■ Task directions: Quote only the lines from the top of the listing below down to and including the line with "DISC_HEIGHT = 0.0080".

■ Data extract:
********************
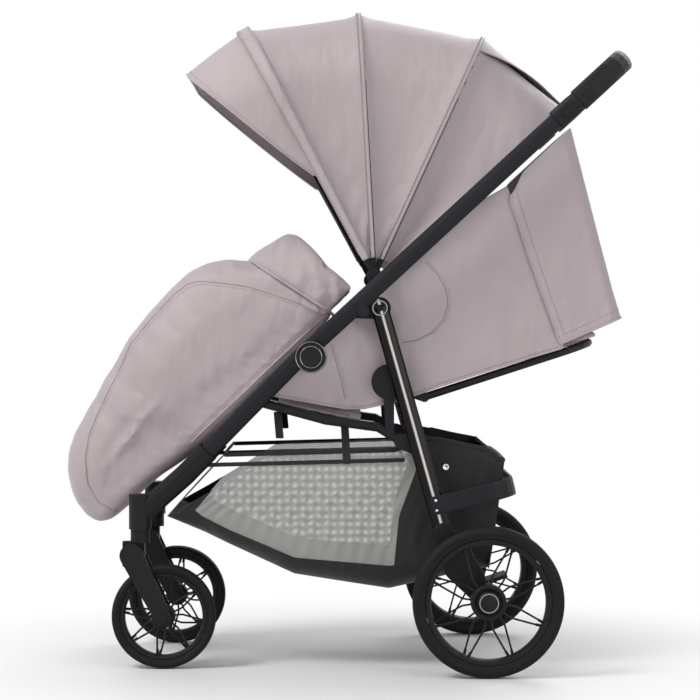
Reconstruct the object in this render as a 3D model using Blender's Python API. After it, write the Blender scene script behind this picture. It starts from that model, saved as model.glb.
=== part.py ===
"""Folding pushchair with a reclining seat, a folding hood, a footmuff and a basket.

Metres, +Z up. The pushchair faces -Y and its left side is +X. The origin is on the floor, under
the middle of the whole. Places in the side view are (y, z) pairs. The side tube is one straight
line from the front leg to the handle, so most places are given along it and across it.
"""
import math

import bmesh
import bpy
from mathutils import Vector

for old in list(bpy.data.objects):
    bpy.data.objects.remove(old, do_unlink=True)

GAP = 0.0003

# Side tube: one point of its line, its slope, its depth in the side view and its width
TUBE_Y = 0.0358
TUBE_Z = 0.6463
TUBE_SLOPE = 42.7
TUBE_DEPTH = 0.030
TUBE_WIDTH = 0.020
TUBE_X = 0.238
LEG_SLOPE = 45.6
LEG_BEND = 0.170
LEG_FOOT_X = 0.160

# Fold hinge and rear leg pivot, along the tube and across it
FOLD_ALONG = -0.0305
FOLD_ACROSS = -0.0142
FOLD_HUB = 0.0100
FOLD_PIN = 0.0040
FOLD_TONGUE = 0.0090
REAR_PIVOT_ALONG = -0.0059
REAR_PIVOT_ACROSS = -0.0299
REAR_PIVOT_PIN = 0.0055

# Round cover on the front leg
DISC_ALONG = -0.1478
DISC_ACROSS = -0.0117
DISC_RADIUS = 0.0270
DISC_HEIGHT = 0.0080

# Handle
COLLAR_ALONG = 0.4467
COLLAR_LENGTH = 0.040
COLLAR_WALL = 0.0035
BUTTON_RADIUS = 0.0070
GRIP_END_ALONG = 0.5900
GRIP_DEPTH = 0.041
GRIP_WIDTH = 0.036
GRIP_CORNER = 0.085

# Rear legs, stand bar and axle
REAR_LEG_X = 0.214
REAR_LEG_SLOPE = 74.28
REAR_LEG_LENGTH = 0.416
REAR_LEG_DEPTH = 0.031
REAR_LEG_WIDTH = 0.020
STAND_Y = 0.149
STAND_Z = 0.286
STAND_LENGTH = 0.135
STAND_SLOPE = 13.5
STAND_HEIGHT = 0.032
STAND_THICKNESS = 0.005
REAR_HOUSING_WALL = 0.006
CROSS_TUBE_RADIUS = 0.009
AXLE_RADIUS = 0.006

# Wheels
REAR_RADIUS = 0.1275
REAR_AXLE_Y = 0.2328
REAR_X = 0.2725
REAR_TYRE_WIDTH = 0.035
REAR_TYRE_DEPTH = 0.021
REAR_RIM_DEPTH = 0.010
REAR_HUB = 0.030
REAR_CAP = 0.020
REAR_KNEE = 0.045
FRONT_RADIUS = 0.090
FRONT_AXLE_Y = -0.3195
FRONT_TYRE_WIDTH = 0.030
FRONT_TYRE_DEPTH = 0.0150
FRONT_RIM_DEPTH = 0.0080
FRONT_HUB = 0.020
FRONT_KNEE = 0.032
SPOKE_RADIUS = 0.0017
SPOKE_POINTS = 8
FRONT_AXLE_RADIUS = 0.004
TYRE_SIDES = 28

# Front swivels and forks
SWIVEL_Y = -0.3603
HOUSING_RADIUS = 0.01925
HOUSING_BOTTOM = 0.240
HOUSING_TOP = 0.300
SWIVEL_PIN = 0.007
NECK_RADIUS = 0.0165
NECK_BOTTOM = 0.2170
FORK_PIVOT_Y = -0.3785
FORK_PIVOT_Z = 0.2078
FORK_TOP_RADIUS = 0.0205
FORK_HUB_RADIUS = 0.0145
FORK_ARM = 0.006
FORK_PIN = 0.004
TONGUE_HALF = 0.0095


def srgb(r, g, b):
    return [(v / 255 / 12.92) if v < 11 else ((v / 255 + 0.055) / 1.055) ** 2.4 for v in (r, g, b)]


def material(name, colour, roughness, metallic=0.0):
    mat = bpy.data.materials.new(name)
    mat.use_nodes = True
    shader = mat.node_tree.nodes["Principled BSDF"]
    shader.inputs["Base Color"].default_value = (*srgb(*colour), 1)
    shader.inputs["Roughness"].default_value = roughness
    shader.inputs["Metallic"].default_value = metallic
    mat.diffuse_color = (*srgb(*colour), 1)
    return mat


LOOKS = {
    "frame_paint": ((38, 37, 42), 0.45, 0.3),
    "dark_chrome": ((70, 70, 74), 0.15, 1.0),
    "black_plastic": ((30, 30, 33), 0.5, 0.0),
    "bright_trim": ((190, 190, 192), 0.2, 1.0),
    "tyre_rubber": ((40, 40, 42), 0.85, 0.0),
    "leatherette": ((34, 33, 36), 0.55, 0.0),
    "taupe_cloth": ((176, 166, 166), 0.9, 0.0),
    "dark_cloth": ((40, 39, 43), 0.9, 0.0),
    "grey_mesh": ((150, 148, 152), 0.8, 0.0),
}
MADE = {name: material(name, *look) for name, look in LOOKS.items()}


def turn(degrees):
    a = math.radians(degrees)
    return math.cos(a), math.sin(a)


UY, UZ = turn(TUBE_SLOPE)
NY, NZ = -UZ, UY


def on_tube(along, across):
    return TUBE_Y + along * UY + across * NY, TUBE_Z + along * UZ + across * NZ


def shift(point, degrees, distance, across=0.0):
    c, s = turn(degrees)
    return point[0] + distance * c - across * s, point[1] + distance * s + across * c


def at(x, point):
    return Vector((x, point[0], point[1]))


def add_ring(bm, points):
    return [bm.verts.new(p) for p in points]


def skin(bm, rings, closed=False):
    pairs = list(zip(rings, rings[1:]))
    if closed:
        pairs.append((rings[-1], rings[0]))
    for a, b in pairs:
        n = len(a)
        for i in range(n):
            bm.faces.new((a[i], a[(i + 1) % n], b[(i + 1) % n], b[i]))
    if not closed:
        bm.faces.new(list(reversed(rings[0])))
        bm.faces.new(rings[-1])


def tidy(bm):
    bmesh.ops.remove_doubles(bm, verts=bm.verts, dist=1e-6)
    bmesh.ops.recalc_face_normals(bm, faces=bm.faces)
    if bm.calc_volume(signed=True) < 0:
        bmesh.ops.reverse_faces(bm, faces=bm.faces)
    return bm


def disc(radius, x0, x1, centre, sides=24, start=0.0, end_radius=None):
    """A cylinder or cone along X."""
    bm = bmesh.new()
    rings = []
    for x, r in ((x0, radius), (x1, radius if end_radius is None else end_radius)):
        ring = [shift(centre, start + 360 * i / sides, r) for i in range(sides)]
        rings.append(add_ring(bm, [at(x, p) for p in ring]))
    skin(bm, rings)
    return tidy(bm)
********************
■ Answer below:
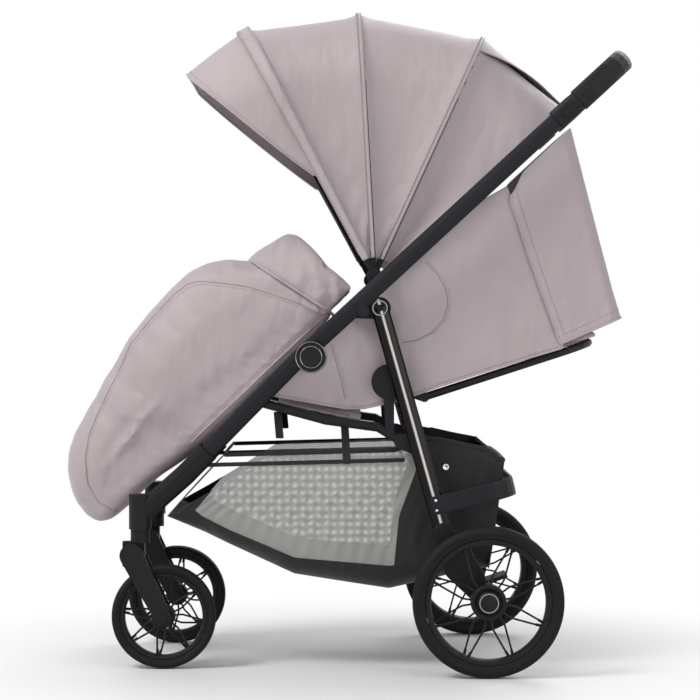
Reconstruct the object in this render as a 3D model using Blender's Python API. After it, write the Blender scene script behind this picture. It starts from that model, saved as model.glb.
=== part.py ===
"""Folding pushchair with a reclining seat, a folding hood, a footmuff and a basket.

Metres, +Z up. The pushchair faces -Y and its left side is +X. The origin is on the floor, under
the middle of the whole. Places in the side view are (y, z) pairs. The side tube is one straight
line from the front leg to the handle, so most places are given along it and across it.
"""
import math

import bmesh
import bpy
from mathutils import Vector

for old in list(bpy.data.objects):
    bpy.data.objects.remove(old, do_unlink=True)

GAP = 0.0003

# Side tube: one point of its line, its slope, its depth in the side view and its width
TUBE_Y = 0.0358
TUBE_Z = 0.6463
TUBE_SLOPE = 42.7
TUBE_DEPTH = 0.030
TUBE_WIDTH = 0.020
TUBE_X = 0.238
LEG_SLOPE = 45.6
LEG_BEND = 0.170
LEG_FOOT_X = 0.160

# Fold hinge and rear leg pivot, along the tube and across it
FOLD_ALONG = -0.0305
FOLD_ACROSS = -0.0142
FOLD_HUB = 0.0100
FOLD_PIN = 0.0040
FOLD_TONGUE = 0.0090
REAR_PIVOT_ALONG = -0.0059
REAR_PIVOT_ACROSS = -0.0299
REAR_PIVOT_PIN = 0.0055

# Round cover on the front leg
DISC_ALONG = -0.1478
DISC_ACROSS = -0.0117
DISC_RADIUS = 0.0270
DISC_HEIGHT = 0.0080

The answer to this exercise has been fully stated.